The idea, as Booker puts it, is that in an environment of high unemployment—one in which it’s been estimated that there are 4 million job openings for skilled workers that employers can’t fill—American “competitiveness and economic strength depend on our commitment to developing a 21st-century workforce.”
And if it gains momentum and eventual passage, it’ll be a feather in the caps of both Booker and Scott for demonstrating that a newer generation of Senate leaders can break through partisan gridlock. To that end, Booker calls himself “a prisoner of hope” for bipartisanship but also says he’s “a realist” who understands “how difficult it is to get things done.” Particularly when it’s an election year in which the Republican agenda is being driven in the House of Representatives, and Democrats in the Senate have been focused on boosting the minimum wage.
It’s also a logical point of entry for a new senator when voters across the country consistently tell pollsters that their main concern is the economy and jobs. But not everyone agrees. While JPMorgan Chase CEO Jamie Dimon argued back in January that closing the “skills gap”—training workers for today’s market—was an urgent economic priority, the New York Times’ Paul Krugman calls the skills gap issue a “myth” that gives the business sector an excuse for “blaming workers for their own plight.”
Booker calls his bill the “beginning of what I hope becomes more bipartisan work around dealing with one of America’s most pressing issues, which is unemployment.” It’s a problem that he acknowledges as “particularly acute—particularly challenging—within minority communities.”

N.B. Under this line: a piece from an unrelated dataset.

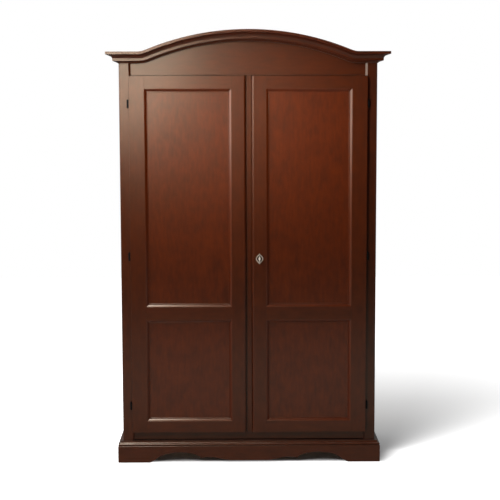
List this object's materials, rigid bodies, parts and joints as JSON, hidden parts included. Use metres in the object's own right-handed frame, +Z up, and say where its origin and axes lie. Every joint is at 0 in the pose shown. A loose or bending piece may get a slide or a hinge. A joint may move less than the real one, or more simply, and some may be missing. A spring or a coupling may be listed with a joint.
{
  "type": "two-door wardrobe",
  "caption": "Arched wardrobe cabinet with two framed and panelled doors, a moulded cornice, a scalloped plinth, a hat shelf, a hanging rail and a lock.",
  "frame": {"origin": "middle of the base, on the floor", "axes": "+Z up, -Y out through the doors, +X to the right for someone facing the doors"},
  "size_m": [1.39, 0.62, 2.158],
  "materials": {
    "carcass_wood": "red-brown stain under satin lacquer",
    "door_wood": "red-brown stain under satin lacquer",
    "panel_wood": "figured veneer under satin lacquer",
    "moulding_wood": "red-brown stain under satin lacquer",
    "inner_wood": "plain waxed secondary timber",
    "hinge_iron": "blackened",
    "lock_steel": "dull",
    "aged_brass": "pale, aged",
    "fitting_brass": "satin"
  },
  "bodies": {
    "carcass": {"post_front_left": "carcass_wood", "post_front_right": "carcass_wood", "post_rear_left": "carcass_wood", "post_rear_right": "carcass_wood", "side_top_rail_left": "carcass_wood", "side_middle_rail_left": "carcass_wood", "side_bottom_rail_left": "carcass_wood", "side_top_rail_right": "carcass_wood", "side_middle_rail_right": "carcass_wood", "side_bottom_rail_right": "carcass_wood", "side_panels_left": "panel_wood", "side_panels_right": "panel_wood", "frieze_board": "carcass_wood", "bottom_rail_front": "carcass_wood", "cornice_front": "moulding_wood", "cornice_return_left": "moulding_wood", "cornice_return_right": "moulding_wood", "cornice_back": "inner_wood", "plinth_front": "carcass_wood", "plinth_return_left": "carcass_wood", "plinth_return_right": "carcass_wood", "glue_blocks": "inner_wood", "top_board": "inner_wood", "floor_board": "inner_wood", "back_rail_bottom": "inner_wood", "back_rail_top": "inner_wood", "back_muntin": "inner_wood", "back_panels": "inner_wood", "hat_shelf": "inner_wood", "shelf_cleats": "inner_wood", "hanging_rail": "fitting_brass", "hanging_rail_sockets": "fitting_brass", "hinge_post_halves": "hinge_iron", "bolt_keepers": "fitting_brass"},
    "left_door": {"left_door_hinge_stile": "door_wood", "left_door_meeting_stile": "door_wood", "left_door_bottom_rail": "door_wood", "left_door_middle_rail": "door_wood", "left_door_top_rail": "door_wood", "left_door_panels": "panel_wood", "left_door_mouldings": "moulding_wood", "left_door_hinge_halves": "hinge_iron", "closing_strip": "door_wood", "bolt_cases": "fitting_brass", "lock_keeper": "lock_steel"},
    "right_door": {"right_door_hinge_stile": "door_wood", "right_door_meeting_stile": "door_wood", "right_door_bottom_rail": "door_wood", "right_door_middle_rail": "door_wood", "right_door_top_rail": "door_wood", "right_door_panels": "panel_wood", "right_door_mouldings": "moulding_wood", "right_door_hinge_halves": "hinge_iron", "lock_case": "lock_steel", "escutcheon": "aged_brass"},
    "key": {"key": "aged_brass"},
    "lock_bolt": {"lock_bolt": "lock_steel"},
    "top_bolt": {"top_bolt": "fitting_brass"},
    "bottom_bolt": {"bottom_bolt": "fitting_brass"}
  },
  "joints": [
    {"name": "left_door_hinge", "type": "hinge", "parent": "carcass", "child": "left_door", "pos_m": [-0.592, -0.262, 1.0445], "axis": [0, 0, -1], "range_deg": [0, 170]},
    {"name": "right_door_hinge", "type": "hinge", "parent": "carcass", "child": "right_door", "pos_m": [0.592, -0.262, 1.0445], "axis": [0, 0, 1], "range_deg": [0, 170]},
    {"name": "key_turn", "type": "hinge", "parent": "right_door", "child": "key", "pos_m": [0.054, -0.262, 1.033], "axis": [0, 1, 0], "range_deg": [0, 180]},
    {"name": "lock_bolt_throw", "type": "slide", "parent": "right_door", "child": "lock_bolt", "axis": [-1, 0, 0], "range_m": [0, 0.0094]},
    {"name": "top_bolt_slide", "type": "slide", "parent": "left_door", "child": "top_bolt", "axis": [0, 0, 1], "range_m": [0, 0.012]},
    {"name": "bottom_bolt_slide", "type": "slide", "parent": "left_door", "child": "bottom_bolt", "axis": [0, 0, -1], "range_m": [0, 0.012]}
  ],
  "couplings": [
    {"joint": "key_turn", "follows": "lock_bolt_throw", "rad_per_m": 333.33}
  ]
}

But while the bill has attracted attention in part because it’s a team effort between the only two black members of the Senate, its provisions don’t specifically address the unemployment rate in the African-American community, which, at 12.4 percent, is close to double that of the national average. When asked, though, if that was an oversight, Booker expressed confidence that his and Scott’s legislation will help address that gap because “when the unemployment rate in America goes down, it doesn’t just go down for one segment, it goes down for all.”
And in the meantime, when it comes to workers who eventually may not be helped by his bill, Booker has stuck with the position of his Democratic colleagues, urging Congress to extend long-term federal unemployment benefits that he described as “America answering the call to help people in crisis not of their own making.”
When asked, on the subject of bipartisanship, if he thought Republicans would repeal Obamacare if they gained control of the Senate in 2014, Booker cautiously said, “No matter what happens in these elections—this idea that somehow the ACA is going to get repealed—I just don’t think that that, in any way, is a likely outcome.”
Ever the optimist, he went on to say, “If there are parts of the bill that need to be changed, let’s work together in a bipartisan fashion to get those changes done so this can be a more perfect bill to empower Americans to have health care security—access to care, care that’s affordable and ultimately produces healthier outcomes.”
His approach is hard to argue with, but he'll be relying on the same Republican colleagues that he's working with now to have that same spirit of compromise, even though, for instance, as a member of the House, Scott voted in 2011 and 2012 to repeal Obamacare, and in the Senate in 2013 to defund it. It's Booker’s challenge as he rounds out his predecessor’s term and runs again in November for a full term—representing a mostly Democratic state while trying to solidify his brand as an across-the-aisle uniter.
For now he’s following the advice of former New Jersey Sen. Bill Bradley, who advised him to “sit down with every single one” of the Republicans in the Senate.
“I’ve learned from experience,” he says, “that even though you might disagree with someone on the majority of issues, [if] you can really start to connect with them on areas where you do agree, you can get a lot of stuff done.”
It’s what a perpetual optimist would say.
But since he’s only been in the Senate for six months—and the 113th Congress has been the least productive in history—a perpetual realist might counter: We’ll see.